Among all the justices, Antonin Scalia, who led the dissent in 2003’s anti-sodomy statute case, would most likely write the opinion opposing same-sex marriage again. In a recent seminar on 1973’s Roe v. Wade at the University of Chicago Law School, Justice Ruth Bader Ginsberg shed light on what her decision might be regarding the two same-sex marriage cases. She thinks that judicial restraint is a better alternative than sweeping rulings. “The court can put its stamp of approval on the side of change and let that change develop in the political process,” Justice Ginsberg said. However, this approach might prove too expensive in reality. Thirty states ban same-sex marriage in their constitutions and attempting to overturn these bans state by state will be troublesome. Political momentum might soon reach a dead-end. 

As always, Justice Anthony Kennedy seems to hold the decisive vote in both cases. According to a recent article in Slate, Justice Kennedy hinted  during the oral arguments that the question on his mind is whether prohibiting same-sex marriage can constitute a form of gender discrimination. The Supreme Court's precedents regarding gender discrimination might provide Justice Kennedy a way to recognize same-sex marriage’s constitutionality in a limited way. Justice Kennedy can find support from a 1993 case in which Hawaii’s supreme court ruled the state’s prohibition on same-sex marriage was against the state’s constitution on the grounds of gender discrimination. 

The gender-discrimination framework helps Justice Kennedy prevent himself from breaking new legal grounds, which he expressed concern about during the oral arguments in late March.

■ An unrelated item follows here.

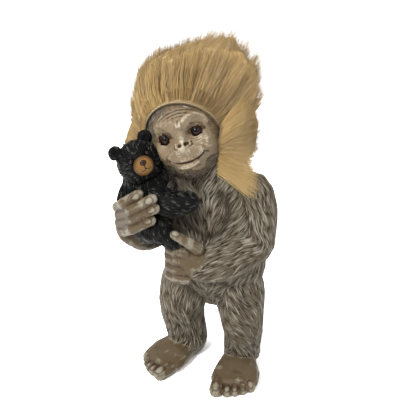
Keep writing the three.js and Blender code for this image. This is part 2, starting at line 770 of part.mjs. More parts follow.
piece("figure", "torso", "resin", trunk);
piece("figure", "left_leg", "resin", leftLeg, [trunk]);
piece("figure", "right_leg", "resin", rightLeg, [trunk, leftLeg]);
piece("figure", "left_foot", "skin", leftFoot, [leftLeg]);
piece("figure", "right_foot", "skin", rightFoot, [rightLeg]);
piece("figure", "left_upper_arm", "resin", leftArm, [trunk, head]);
piece("figure", "left_forearm", "resin", leftForearm, [trunk, leftArm]);
piece("figure", "left_hand", "skin", leftHand, [trunk, leftForearm]);
piece("figure", "right_upper_arm", "resin", rightArm, [trunk, head]);
piece("figure", "right_forearm", "resin", rightForearm, [trunk, rightArm]);
piece("figure", "right_hand", "skin", rightHand, [trunk, rightForearm]);

piece("figure_head", "head", "skin", carvedHead, [trunk, leftEye, rightEye]);
piece("figure_head", "left_eye", "eye", leftEye);
piece("figure_head", "right_eye", "eye", rightEye);

const handsAndArms = [rightHand, leftHand, rightForearm, rightArm, leftForearm];
piece("cub", "cub_body", "cub", cubBody, [trunk, head, cubHead, cubMuzzle, ...handsAndArms]);
const aroundCubArm = [trunk, head, cubHead, cubMuzzle, cubBody, rightHand];
piece("cub", "cub_left_arm", "cub", cubLeftArm, [...aroundCubArm, leftHand]);
piece("cub", "cub_right_arm", "cub", cubRightArm, [...aroundCubArm, rightArm]);
piece("cub", "cub_left_leg", "cub", cubLeftLeg, [trunk, cubBody, cubLeftArm, ...handsAndArms]);
piece("cub_face", "cub_head", "cub", cubHead, [head, cubMuzzle, cubLeftEye, cubRightEye, rightHand]);
piece("cub_face", "cub_muzzle", "muzzle", cubMuzzle, [cubNose]);
piece("cub_face", "cub_nose", "eye", cubNose);
piece("cub_face", "cub_left_eye", "eye", cubLeftEye);
piece("cub_face", "cub_right_eye", "eye", cubRightEye);

piece("wig", "wig_cap", "backing", cap, [trunk]);
piece("wig", "wig_braid", "braid", () => braid().subtract(passedHead(wigGap)), [trunk, cap]);
const cheekLock = () => tress().subtract(passedHead(wigGap));
piece("wig", "wig_tress", "fur", cheekLock, [trunk, leftArm, capSweep, braid]);
piece("wig", "wig_fur", "fur", pile, [trunk, leftArm, rightArm, passedCub, capSweep, braid, tress]);

// The origin is the middle of the footprint of the whole outline, on the floor
const figurine = groups.figurine.made;
const outline = new THREE.Box3().setFromObject(figurine, true);
const middle = outline.getCenter(new THREE.Vector3());
figurine.position.set(-middle.x, -middle.y, -outline.min.z);

export default figurine;
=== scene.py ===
"""A carved-resin bigfoot figurine that hugs a bear cub and wears a slip-on faux-fur wig."""

import logging
import math
from collections.abc import Sequence
from dataclasses import dataclass, field
from enum import Enum

import bmesh
import bpy
import numpy as np
from mathutils import Matrix, Vector, kdtree, noise


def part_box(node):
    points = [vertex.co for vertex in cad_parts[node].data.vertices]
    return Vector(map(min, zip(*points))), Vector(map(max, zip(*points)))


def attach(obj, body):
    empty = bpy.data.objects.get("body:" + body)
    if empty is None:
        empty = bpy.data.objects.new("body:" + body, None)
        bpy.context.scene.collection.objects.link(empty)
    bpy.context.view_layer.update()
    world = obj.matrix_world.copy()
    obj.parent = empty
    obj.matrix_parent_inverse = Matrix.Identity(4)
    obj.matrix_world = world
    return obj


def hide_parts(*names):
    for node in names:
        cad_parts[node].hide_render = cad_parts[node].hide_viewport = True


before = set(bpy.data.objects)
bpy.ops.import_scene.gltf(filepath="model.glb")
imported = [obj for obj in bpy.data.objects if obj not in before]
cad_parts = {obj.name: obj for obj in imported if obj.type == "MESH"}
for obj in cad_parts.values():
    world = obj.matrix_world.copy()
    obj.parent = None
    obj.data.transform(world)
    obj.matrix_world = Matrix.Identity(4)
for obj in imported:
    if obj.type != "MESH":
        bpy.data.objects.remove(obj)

Array = np.ndarray
Triple = tuple[float, float, float]
Colour = tuple[float, float, float, float]
MM = 0.001
log = logging.getLogger("figurine")


def paint(red: int, green: int, blue: int) -> Colour:
    """A colour as it looks on a screen.

    Args:
        red: Its red, 0 to 255.
        green: Its green, 0 to 255.
        blue: Its blue, 0 to 255.

    Returns:
        The linear colour that a shader takes.
    """
    shares = (value / 255 for value in (red, green, blue))
    linear = [s / 12.92 if s <= 0.04045 else ((s + 0.055) / 1.055) ** 2.4 for s in shares]
    return (*linear, 1.0)


def turned(centre: Sequence[float], nod: float, tilt: float, turn: float) -> Matrix:
    """A frame at a centre, leaned by a nod and a tilt and then turned about the upright, in degrees."""
    spin = Matrix.Rotation(math.radians(turn), 4, "Z") @ Matrix.Rotation(math.radians(nod), 4, "X")
    return Matrix.Translation(centre) @ spin @ Matrix.Rotation(math.radians(tilt), 4, "Y")


class Material(Enum):
    """The record's material slots, one handed to each piece along with its finish."""

    RESIN = "resin"
    SKIN = "skin"
    EYE = "eye"
    CUB = "cub"
    MUZZLE = "muzzle"
    BACKING = "backing"
    BRAID = "braid"
    FUR = "fur"


@dataclass(frozen=True)
class Layout:
    """Where the figure's parts stand in the frame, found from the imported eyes."""

    head_turn: Triple = (-14, -19, 20)
    cub_turn: Triple = (-13, -24, 42)
    wig_turn: float = 20
    eye_in_head: Triple = (14.8 * MM, -30 * MM, 1 * MM)
    head_at: Triple = (-22 * MM, -20 * MM, 258 * MM)
    cub_head_at: Triple = (-47.4 * MM, -64.5 * MM, 240.9 * MM)

    @property
    def shift(self) -> Vector:
        """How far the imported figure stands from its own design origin.

        Returns:
            The way from the design origin to the frame's, in metres.
        """
        low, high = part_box("left_eye")
        upright = turned(self.head_at, *self.head_turn)
        return (low + high) / 2 - upright @ Vector(self.eye_in_head)

    def designed(self, points: Array) -> Array:
        """Points about the figure's own design origin, in millimetres."""
        return (points - np.array(self.shift)) / MM

    @property
    def head(self) -> Matrix:
        """The head's frame: x to the figure's left, -y out of the face, z to the crown."""
        return Matrix.Translation(self.shift) @ turned(self.head_at, *self.head_turn)

    @property
    def cub_head(self) -> Matrix:
        """The cub's head frame."""
        return Matrix.Translation(self.shift) @ turned(self.cub_head_at, *self.cub_turn)

    @property
    def wig(self) -> Matrix:
        """The wig's frame, which turns with the head but stands upright."""
        return Matrix.Translation(self.shift) @ turned(self.head_at, 0, 0, self.wig_turn)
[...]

Kennedy would be able to use the more developed constitutional path which emphasizes the protections against gender discrimination that have been granted to citizens for decades. This could offer Justice Kennedy the safe path to a narrower ruling. 

While we are all anxiously waiting for the Supreme Court’s historic rulings, the justices are also wrestling with the potential reactions that their decisions might receive from the general public. One thing for sure: No matter what their decisions are, this will be a watershed moment in American history.